DATASET EXCERPT
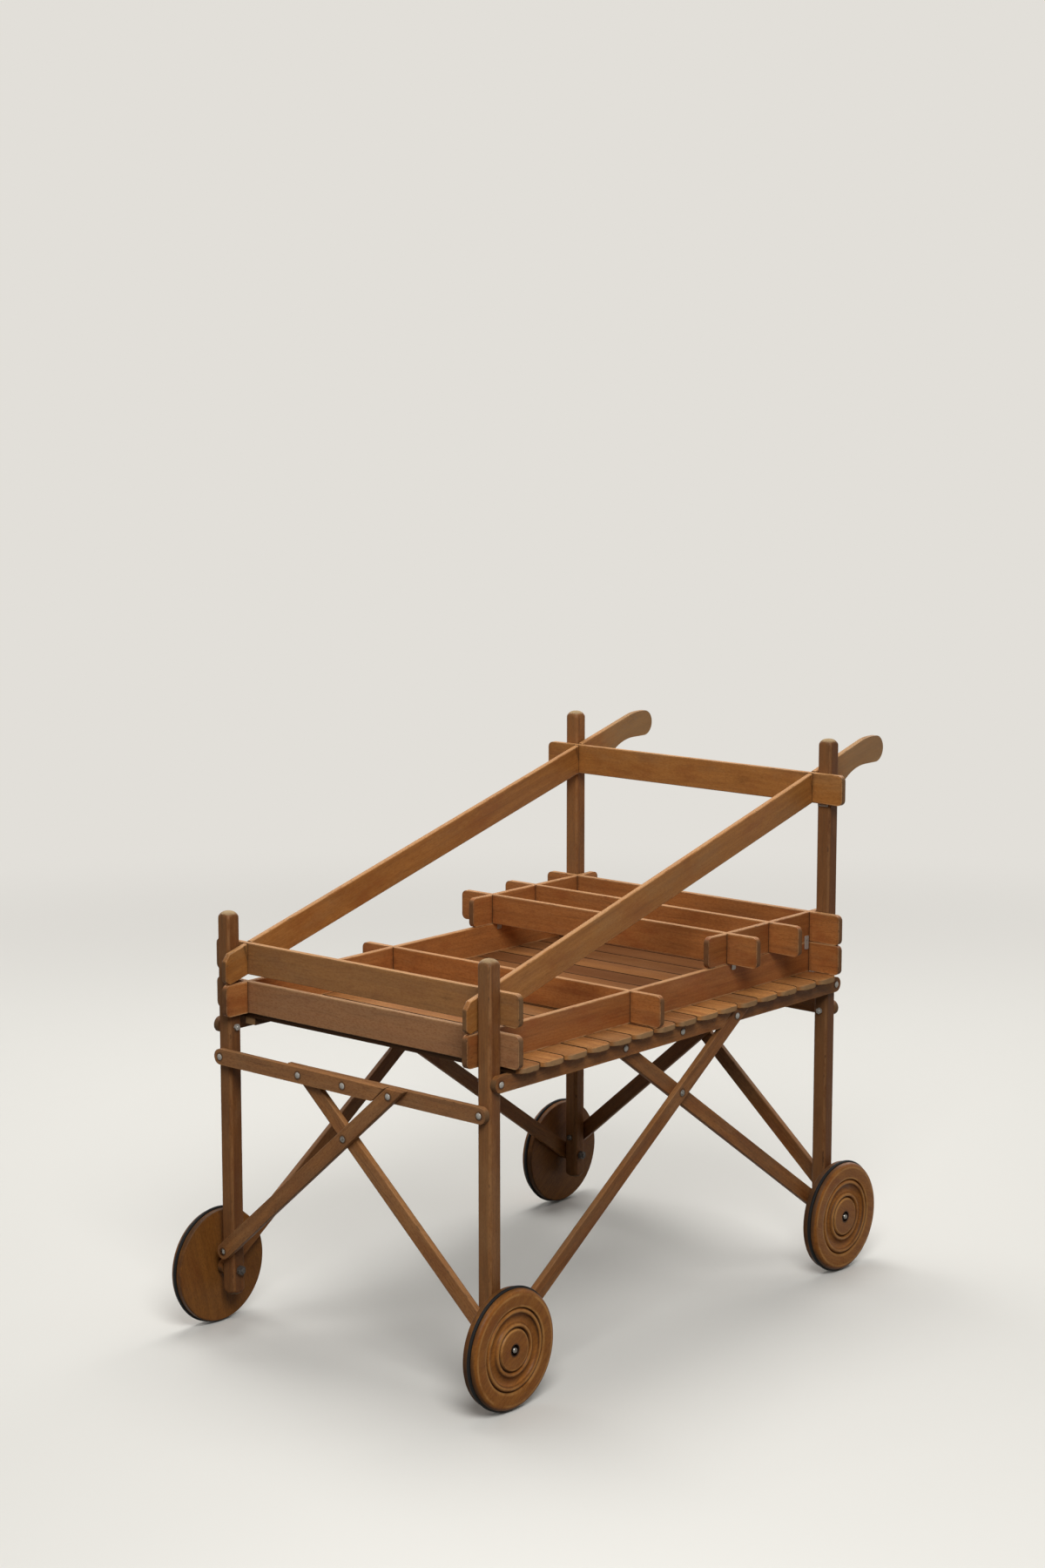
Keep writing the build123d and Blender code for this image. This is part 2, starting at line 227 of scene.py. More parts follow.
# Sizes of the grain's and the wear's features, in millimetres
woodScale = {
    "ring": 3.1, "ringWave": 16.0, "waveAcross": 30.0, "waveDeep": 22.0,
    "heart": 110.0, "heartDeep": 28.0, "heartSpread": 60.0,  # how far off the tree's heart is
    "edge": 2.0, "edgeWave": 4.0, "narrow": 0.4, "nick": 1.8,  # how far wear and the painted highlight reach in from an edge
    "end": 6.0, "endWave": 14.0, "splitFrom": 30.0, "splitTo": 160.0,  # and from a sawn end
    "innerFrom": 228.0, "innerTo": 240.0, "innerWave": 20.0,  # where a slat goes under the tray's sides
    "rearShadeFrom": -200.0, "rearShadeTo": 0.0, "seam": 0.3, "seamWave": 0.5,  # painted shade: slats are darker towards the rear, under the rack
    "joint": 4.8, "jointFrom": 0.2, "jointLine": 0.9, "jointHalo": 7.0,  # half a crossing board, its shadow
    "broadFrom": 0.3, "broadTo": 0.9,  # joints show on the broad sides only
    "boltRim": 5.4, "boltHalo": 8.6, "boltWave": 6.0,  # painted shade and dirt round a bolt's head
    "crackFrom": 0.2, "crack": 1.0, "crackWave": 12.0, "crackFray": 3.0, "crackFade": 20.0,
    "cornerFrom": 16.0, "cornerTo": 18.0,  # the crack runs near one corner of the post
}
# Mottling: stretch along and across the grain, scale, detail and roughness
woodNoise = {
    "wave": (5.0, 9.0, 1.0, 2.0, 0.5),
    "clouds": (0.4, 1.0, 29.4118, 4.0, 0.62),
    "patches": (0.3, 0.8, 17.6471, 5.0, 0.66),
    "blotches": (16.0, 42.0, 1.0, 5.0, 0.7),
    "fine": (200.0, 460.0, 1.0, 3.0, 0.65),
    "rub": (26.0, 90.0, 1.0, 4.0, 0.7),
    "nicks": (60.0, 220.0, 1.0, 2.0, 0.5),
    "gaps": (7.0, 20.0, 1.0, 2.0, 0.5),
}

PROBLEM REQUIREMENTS
Repeat the material from above exactly, word for word.

WRITTEN SOLUTION
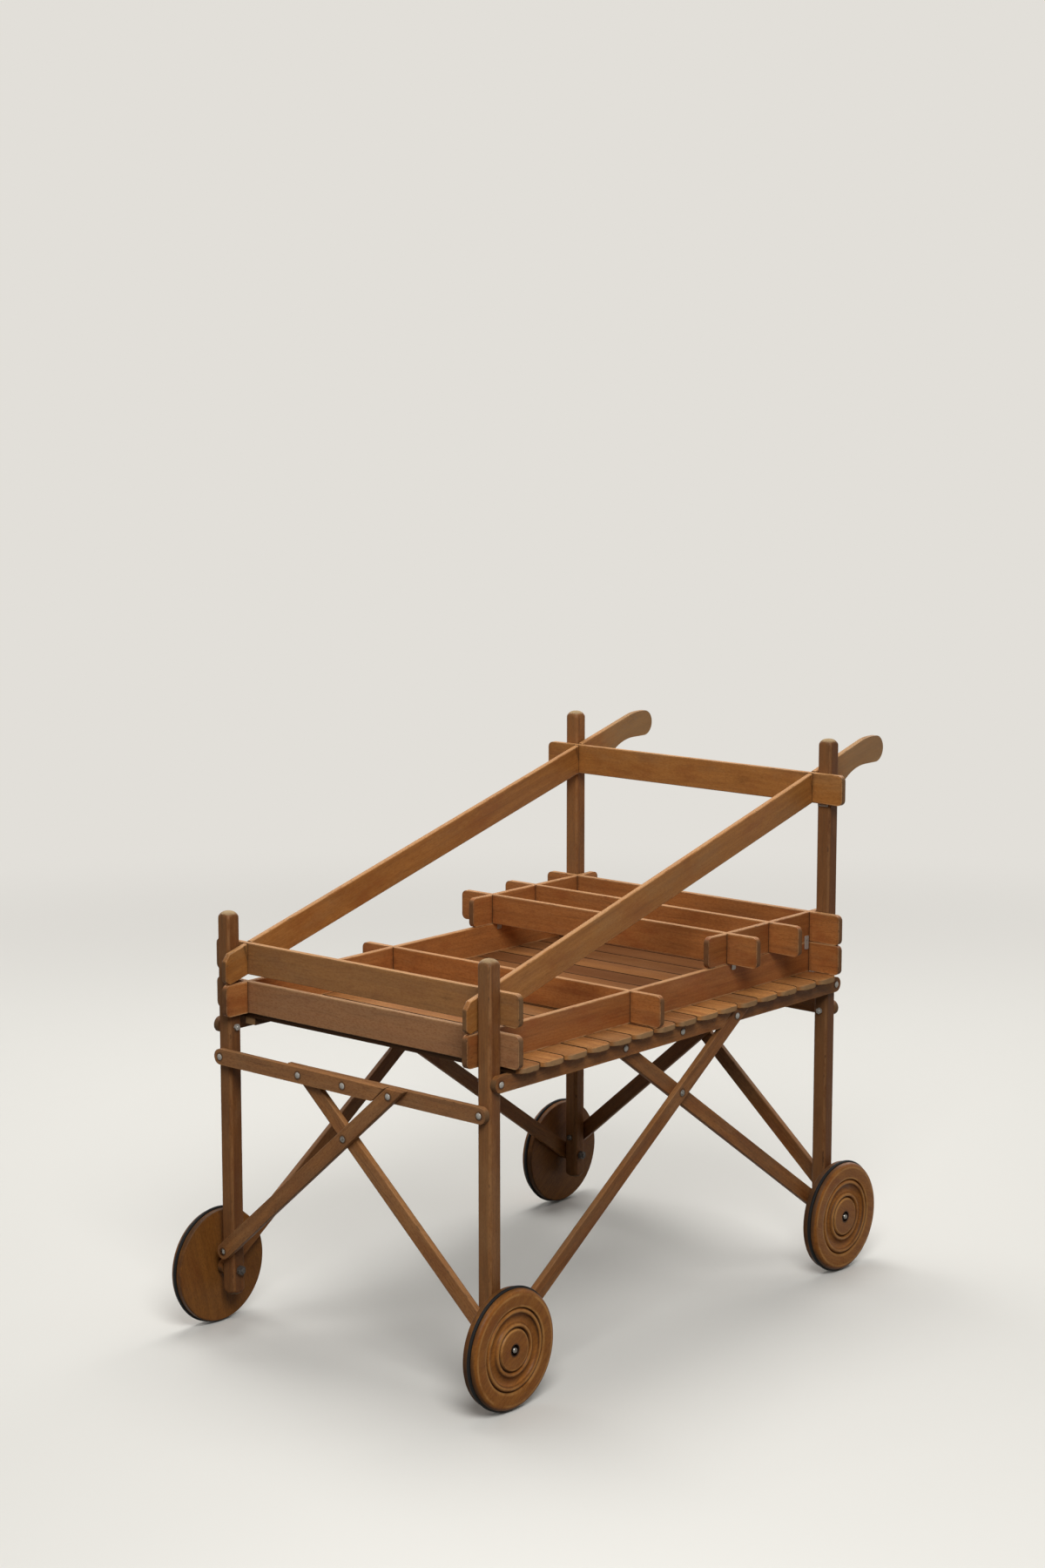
Keep writing the build123d and Blender code for this image. This is part 2, starting at line 227 of scene.py. More parts follow.
# Sizes of the grain's and the wear's features, in millimetres
woodScale = {
    "ring": 3.1, "ringWave": 16.0, "waveAcross": 30.0, "waveDeep": 22.0,
    "heart": 110.0, "heartDeep": 28.0, "heartSpread": 60.0,  # how far off the tree's heart is
    "edge": 2.0, "edgeWave": 4.0, "narrow": 0.4, "nick": 1.8,  # how far wear and the painted highlight reach in from an edge
    "end": 6.0, "endWave": 14.0, "splitFrom": 30.0, "splitTo": 160.0,  # and from a sawn end
    "innerFrom": 228.0, "innerTo": 240.0, "innerWave": 20.0,  # where a slat goes under the tray's sides
    "rearShadeFrom": -200.0, "rearShadeTo": 0.0, "seam": 0.3, "seamWave": 0.5,  # painted shade: slats are darker towards the rear, under the rack
    "joint": 4.8, "jointFrom": 0.2, "jointLine": 0.9, "jointHalo": 7.0,  # half a crossing board, its shadow
    "broadFrom": 0.3, "broadTo": 0.9,  # joints show on the broad sides only
    "boltRim": 5.4, "boltHalo": 8.6, "boltWave": 6.0,  # painted shade and dirt round a bolt's head
    "crackFrom": 0.2, "crack": 1.0, "crackWave": 12.0, "crackFray": 3.0, "crackFade": 20.0,
    "cornerFrom": 16.0, "cornerTo": 18.0,  # the crack runs near one corner of the post
}
# Mottling: stretch along and across the grain, scale, detail and roughness
woodNoise = {
    "wave": (5.0, 9.0, 1.0, 2.0, 0.5),
    "clouds": (0.4, 1.0, 29.4118, 4.0, 0.62),
    "patches": (0.3, 0.8, 17.6471, 5.0, 0.66),
    "blotches": (16.0, 42.0, 1.0, 5.0, 0.7),
    "fine": (200.0, 460.0, 1.0, 3.0, 0.65),
    "rub": (26.0, 90.0, 1.0, 4.0, 0.7),
    "nicks": (60.0, 220.0, 1.0, 2.0, 0.5),
    "gaps": (7.0, 20.0, 1.0, 2.0, 0.5),
}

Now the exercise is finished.